ThioJoe / Auto-Synced-Translated-Dubs

Automatically translates the text of a video based on a subtitle file, and then uses AI voice services to create a new dubbed & translated audio track where the speech is synced using the subtitle's timings.
GNU General Public License v3.0
1.56k stars 156 forks source link

Voices not stretching when OpenAI models are used. #90

Open Hiuzuki opened 6 months ago

Hiuzuki commented 6 months ago

I'm using Azure TTS, trying to dub some specific tutorials from English to my language, PT-BR, and I'm having a specific problem, when everything is finished, the audio is overlapped in the transitions as there is no stretching or retracting process done, but this only happens when I use OpenAI voices (I want to use them for an obvious reason, they are much better), the conventional Azure voices work perfectly without any overlap, but they sound strange. I've tried a bunch of settings in the .ini files, but they don't seem to affect these OpenAI voice models. Any suggestion?

ThioJoe commented 6 months ago

Hm I wonder if maybe those voices don't support the mstts:audioduration SSML tag. In the mean time, try going into config.ini and setting the option force_stretch_with_twopass = True, I believe that should work. If it doesn't, try changing the two_pass_voice_synth option to the opposite of whatever it is now then try it again. Probably better to try this with a small file so you don't pay for a whole video's worth of API processing.

Also you're using ffmpeg for the stretching right? I added that in the past couple months and it's better than rubberband I've found.

Edit: After looking, it might not actually work even with the force stretch option set to true because of some checks in audio_builder.py, so I might have to change that.
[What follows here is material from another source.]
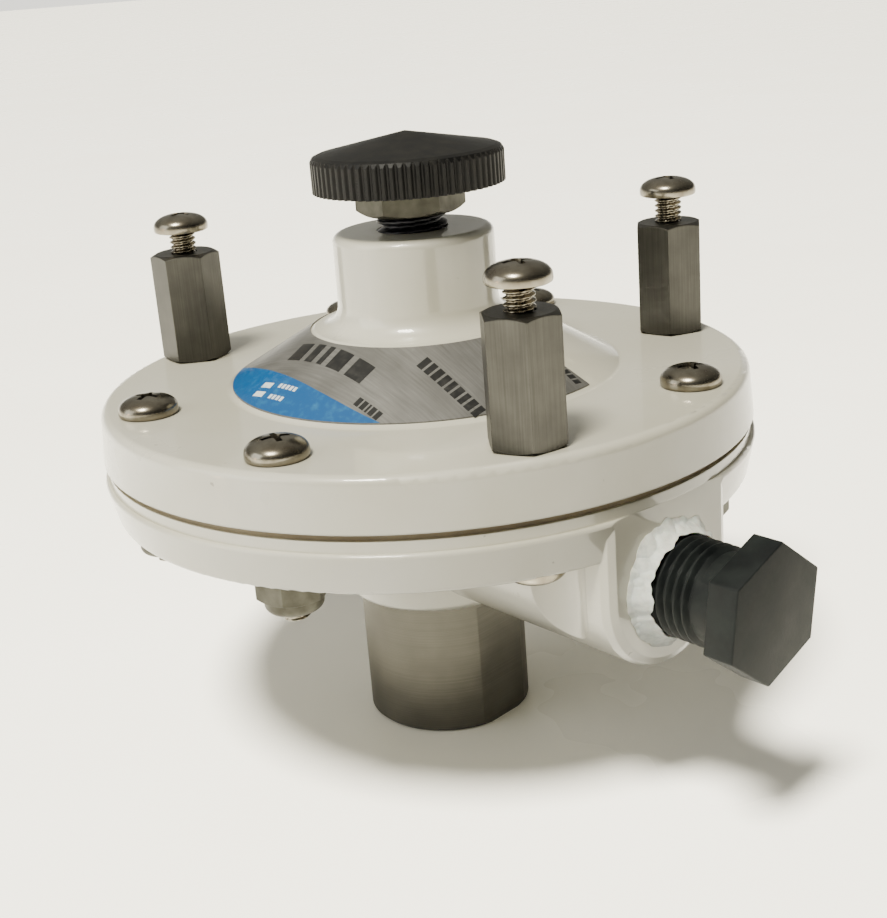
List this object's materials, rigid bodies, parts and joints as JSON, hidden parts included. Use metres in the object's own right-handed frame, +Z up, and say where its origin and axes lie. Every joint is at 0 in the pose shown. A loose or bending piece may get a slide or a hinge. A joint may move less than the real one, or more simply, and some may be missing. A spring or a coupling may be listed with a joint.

Hiuzuki commented 6 months ago

Ok, i'm going to waiting anxiously.

ThioJoe commented 6 months ago

Ok try replacing your audio_builder.py file with the latest one: https://github.com/ThioJoe/Auto-Synced-Translated-Dubs/blob/main/Scripts/audio_builder.py

And also add this new option anywhere in your config.ini file and make sure it's set to true:

    # This will make it so the audio clips get stretched locally even if the TTS service allows specifying exact duration
    # This could be used when a TTS service like Azure is creating clips of incorrect length, or if certain voices don't support exact length
    # Possible Values: True  |  False (Default)
force_always_stretch = True

You shouldn't have to have force_stretch_with_twopass enabled, but if the above doesn't work maybe enable it and try again.

Hiuzuki commented 6 months ago

Hello, now it's working well, there are still some small overlaps, practically unnoticeable, absurdly better than before. Thank you very much.

Captura de tela 2024-03-26 205528

ThioJoe commented 6 months ago

Ok great. For the remaining overlaps, you could try messing around with the add_line_buffer_milliseconds setting in config.ini which will add a bit of extra space between the clips.